A lo largo de los meses, fue evidente que el criterio de implementación de las reformas nada tenía que ver con el éxito de las mismas, sino con la no afectación de intereses específicos. El caso de la reforma educativa es ilustrativo: todas y cada una de las secciones sindicales que se rebeló contra la reforma ha logrado una excepción. Lo mismo con el IPN. Es natural y hasta encomiable que el gobierno privilegie la paz y la estabilidad, otorgando concesiones circunstanciales. Sin embargo, las excepciones son útiles sólo si compran tiempo para luego forzar la implementación de la reforma requerida; de lo contrario se convierten en hechos políticos que anulan toda posibilidad de lograr el objetivo del propio gobierno. Cancelar la implementación de las reformas solo provoca una ola expansiva de peticionarios: ¿alguien recuerda la era de las concertacesiones?
Tocqueville describió a los procesos de reforma como el momento más peligroso para un gobierno: el gran riesgo que enfrenta el presidente Peña es haber alterado los cimientos del viejo orden constitucional sin tener nada que mostrar como resultado, minando grupos e intereses que sostienen a su partido sin haber construido una nueva coalición que lo sustente.

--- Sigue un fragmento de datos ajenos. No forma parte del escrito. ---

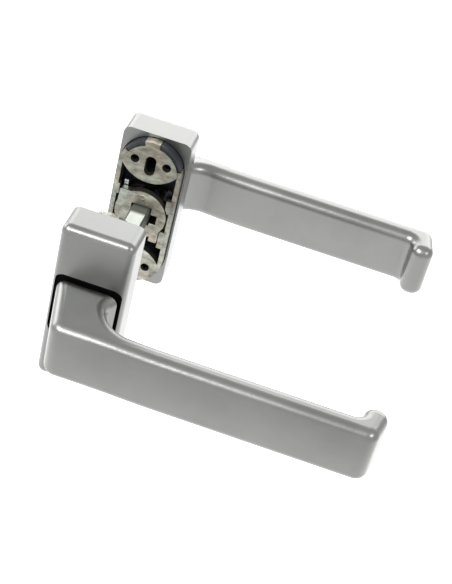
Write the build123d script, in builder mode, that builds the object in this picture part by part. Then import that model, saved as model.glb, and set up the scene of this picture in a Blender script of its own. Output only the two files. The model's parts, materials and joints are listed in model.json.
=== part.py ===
"""Lever handle set for a door: two mirrored levers on rectangular rosettes, one square spindle.

Frame: origin on the spindle axis in the middle of the door leaf, +X along the levers, +Y through
the door from the front side to the rear side, +Z up. Millimetres. Every piece of a side is made
for the front side (-Y), and its rear twin is the mirror image about the XZ plane. A distance
called "out" is measured from the middle of the door along the spindle.
"""

from build123d import *
from math import cos, pi
import os

os.makedirs("parts", exist_ok=True)

# ------------------------------------------------------------------ driving dimensions
door_thickness = 64.0

rosette_width = 30.0
rosette_height = 75.0
rosette_depth = 15.0
rosette_corner = 3.5
rosette_edge = 3.2
front_wall = 2.5

window_width = 27.4
window_height = 29.5
window_centre_z = 0.55
window_corner = 3.5

lever_gap = 0.35  # between the rosette's front and the root of the neck
root_width = 24.7
root_top = 12.75
root_bottom = -12.6
neck_front_x = -6.1
throat_radius = 12.5
throat_end_x = 22.0
grip_front_out = 72.0
grip_thickness = 10.4
grip_top = 9.3
grip_bottom = -15.9
grip_end_x = 122.0
return_end_x = 125.5
return_end_out = 53.9
return_thickness = 10.0
crown_radius = 85.0
lever_top_edge = 4.2
lever_bottom_edge = 3.5

spindle_size = 8.0
spindle_chamfer = 0.8
spindle_half_length = 60.5
socket_size = 8.1
socket_end_out = 61.0

cassette_protrusion = 5.0  # behind the rosette, into the door
cassette_end_centre = 22.25
cassette_radius = 13.8
recess_radius = 14.15
plate_inner_radius = 12.05
pad_bead_radius = 12.1
pad_arc_radius = 14.3
pad_arc_centre = 31.0
fixing_pitch = 50.0
fixing_slot_width = 4.7
fixing_slot_length = 9.4
locating_hole_x = 7.0
locating_hole_z = 26.5
locating_hole_diameter = 3.9

boss_radius = 10.0
running_clearance = 0.06
side_gap = 0.1
fit = 0.05  # clearance between pieces that are fastened to each other

# ------------------------------------------------------------------ stations along the spindle
rosette_back = door_thickness / 2
rosette_front = rosette_back + rosette_depth
recess_floor = rosette_front - front_wall
neck_root = rosette_front + lever_gap
plate_face = rosette_back - cassette_protrusion
rim_face = plate_face + 0.6
plate_back = plate_face + 3.0
rim_back = plate_face + 6.0
housing_floor_in = 38.7
housing_floor_out = 40.2
boss_end = 38.4
ring_in = 40.75
ring_out = 41.75
washer_in = 41.95
washer_out = 42.5
bearing_in = 42.6
bearing_front = rosette_front - 1.9

# ------------------------------------------------------------------ other shared sizes
groove_radius = 9.0
tenon_length = 2.3
tenon_inner_x = 6.6
tenon_outer_x = 9.4
tenon_width = 4.8
grub_out = 54.0
grub_radius = 3.0
grub_length = 8.0
grub_tip = spindle_size / 2 + 0.05  # below the axis, just clear of the spindle
hex_key = 3.0
hex_depth = 3.2


def across(out):
    """Plane across the spindle on the front side, local x = +X, local y = +Z, normal outwards."""
    return Plane.XZ.offset(out)


def obround(radius, mode=Mode.ADD):
    """Upright obround about the cassette's two end centres."""
    return SlotCenterToCenter(2 * cassette_end_centre, 2 * radius, rotation=90, mode=mode)


def export_pair(piece, name):
    """Write a front piece, and its mirror image for the rear side."""
    piece.part.label = f"front_{name}"
    export_step(piece.part, f"parts/front_{name}.step")
    with BuildPart() as twin:
        mirror(piece.part, about=Plane.XZ)
    twin.part.label = f"rear_{name}"
    export_step(twin.part, f"parts/rear_{name}.step")


# ------------------------------------------------------------------ lever
root_x = root_width / 2
grip_inner_out = grip_front_out - grip_thickness
throat_centre_out = grip_inner_out - throat_radius
end_slope = (return_end_x - grip_end_x) / (grip_front_out - return_end_out)
return_inner_x = return_end_x - return_thickness
return_foot_x = return_inner_x - end_slope * (grip_inner_out - return_end_out)
throat_root_x = 9.7
throat_root_out = 51.6
plan_height = 50.0  # taller than the lever

# Body between the lever's top and its underside: on the neck the top rises and the underside
# rises towards the root, and along the grip both turn level.
neck_depth = grip_front_out - neck_root
top_slope = (root_top - grip_top) / neck_depth
underside_slope = (root_bottom - grip_bottom) / neck_depth
fade_start_x = 10.0
fade_length = 28.0
past = 3.0  # how far this body reaches past the lever's outline
with BuildPart() as lever_height:
    for x in range(-24, 137, 8):
        fade = min(max((x - fade_start_x) / fade_length, 0), 1)
        share = (1 + cos(pi * fade)) / 2
        root_run = share * (neck_depth + past)
        front_run = -share * past
        with BuildSketch(Plane.YZ.offset(x)):
            with BuildLine():
                Polyline(
                    (past - neck_root, grip_top + top_slope * root_run),
                    (-past - grip_front_out, grip_top + top_slope * front_run),
                    (-past - grip_front_out, grip_bottom + underside_slope * front_run),
                    (past - neck_root, grip_bottom + underside_slope * root_run),
                    close=True,
                )
            make_face()
    loft()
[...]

Para cuando ocurrió Iguala el gobierno ya estaba en problemas. Iguala tuvo el efecto de unificar a todos los que se sentían amenazados, afectados o agraviados, uniendo a tirios y troyanos, algunos por demás inocentes. La ausencia de respuesta gubernamental magnificó el suceso (que no pretendo minimizar pero es claro que tampoco es algo excepcional en un país que ha visto más de cien mil muertos en estos años) y cambió la ecuación política. Lo que no cambió fue la visión gubernamental, que se ha mantenido dogmáticamente en un script (y con un marco de referencia) hoy inviable e insostenible.
¿Qué sigue? Países con estructuras sólidas que no dependen de la destreza o estado de ánimo de personas en lo individual pueden navegar por mucho tiempo sin que nada pase, como ocurre con nuestro vecino del norte. Pero eso es imposible países como México donde la ausencia de instituciones le confiere tanto poder, pero también responsabilidad, al individuo a cargo. Puesto en términos llanos, no hay forma en que el país sobreviva sin contratiempos cuatro años a la deriva como hoy está. El gobierno tiene que actuar –actuar diferente- o enfrentará las acciones y estrategias de quienes siempre saben cómo explotar el río revuelto. La estrategia de no conflicto a cualquier precio está conduciendo a la anarquía.
La paradoja yace en que el gobierno actual tiene las características necesarias para encabezar una transformación política pero parece indispuesto a afectar intereses cercanos al propio presidente, así como la construcción de una alianza con los naturales beneficiarios, aunque la mayoría todavía no lo sepa: los ciudadanos.
Los reformadores exitosos han sido quienes privilegian sus reformas por encima de amistades. En su Elogio a la traición, Jeambar y Roucaute afirman que “Todos comprenden que es muy loable que un príncipe cumpla su palabra y viva con integridad, sin trampas ni engaños. No obstante, la experiencia de nuestra época demuestra que los príncipes que han hecho grandes cosas no se han esforzado en cumplir su palabra”. En esa tesitura se encuentra el presidente Peña: conducir el barco a un nuevo puerto o dejar que lo hunda la corrupción, los dueños de agendas de cambio no institucional o una economía que no crece.
La clave reside en reconocer que el país funciona cuando se satisfacen las necesidades más básicas de la población, comenzando por la esperanza de una vida mejor y la certeza de que las cosas no irán peor. La política económica seguida a la fecha contradice estos principios y pone en riesgo la viabilidad del país. Perón decía que el órgano más sensible del cuerpo es el bolsillo, dicho que se aplica igual al más modesto trabajador que al empresario más encumbrado. La incertidumbre que impera sólo se puede combatir con reglas creíbles y perdurables: conducción política clara y una economía que sí funciona.
Al presidente le urge revertir la ola destructiva en que se encuentra y sólo podrá hacerlo cambiando la jugada del todo. Hacer suya la construcción del Estado de Derecho sería un gran comienzo.